The expedition was sponsored by the Canadian organization Students
on Ice, and the trips of the five New York City students were funded
by philanthropist Harold Snyder.
Domenech,
who graduated from Fort Hamilton High School in Sunset Park last
year, has been a volunteer for UPROSE (United Puerto Rican Organization
of Sunset Park) since she was 13, when she helped found the Environmental
Enforcers (now known as Youth Justice), a youth environmental group.
This year, she will continue to work with UPROSE while she applies
to colleges for next fall.
UPROSE
is dedicated to youth, family and community empowerment in the working-class
neighborhood of Sunset Park. In 2001, it successfully led the opposition
to the placement of two power plants in the area. UPROSE co-sponsored
the evening's event.
"Crystal's
hard work has made Brooklyn a better place, and like so many Brooklynites
before her, now she's starting to change the world," Markowitz
said. "She has made our borough proud with her enthusiasm for
environmental justice and community youth organizing. And I'm sure
the warmth she brought to Antarctica from Sunset Park melted a polar
icecap or two."
Markowitz
and Velázquez presented Domenech with a proclamation acknowledging
her contributions to Brooklyn and New York City.

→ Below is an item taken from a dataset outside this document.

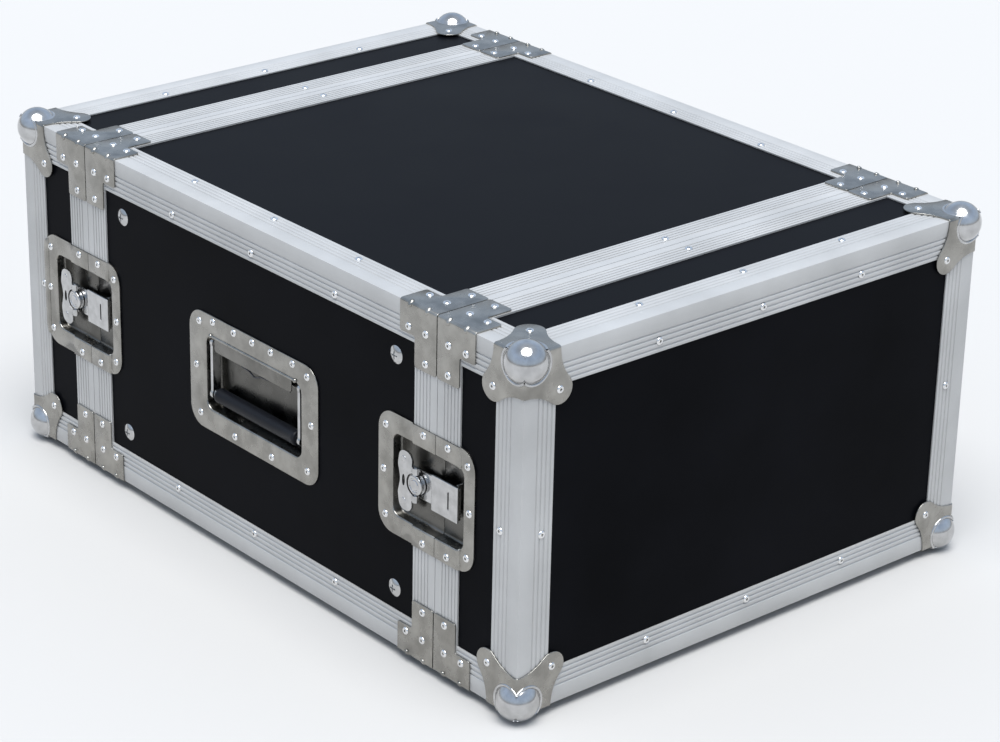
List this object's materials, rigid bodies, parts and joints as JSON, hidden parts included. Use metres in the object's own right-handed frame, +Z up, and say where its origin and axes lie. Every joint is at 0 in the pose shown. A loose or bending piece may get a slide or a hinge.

Congresswoman Velázquez was instrumental in securing the
funds for the five New York City students to participate in the
Antarctica expedition, and has been a strong supporter of empowering
the City's youth.
"At
19, Crystal Domenech has done what many people only dream to achieve
in a lifetime," Congresswoman Velázquez said. "Given
her energy and commitment, it was easy for me to nominate Crystal
for the trip to Antarctica. By embarking on this life-altering journey
with her peers from countries all over the world, Crystal traveled
from one end of the earth to the other in an effort to gain a new
and deeper respect for the environment in which we live."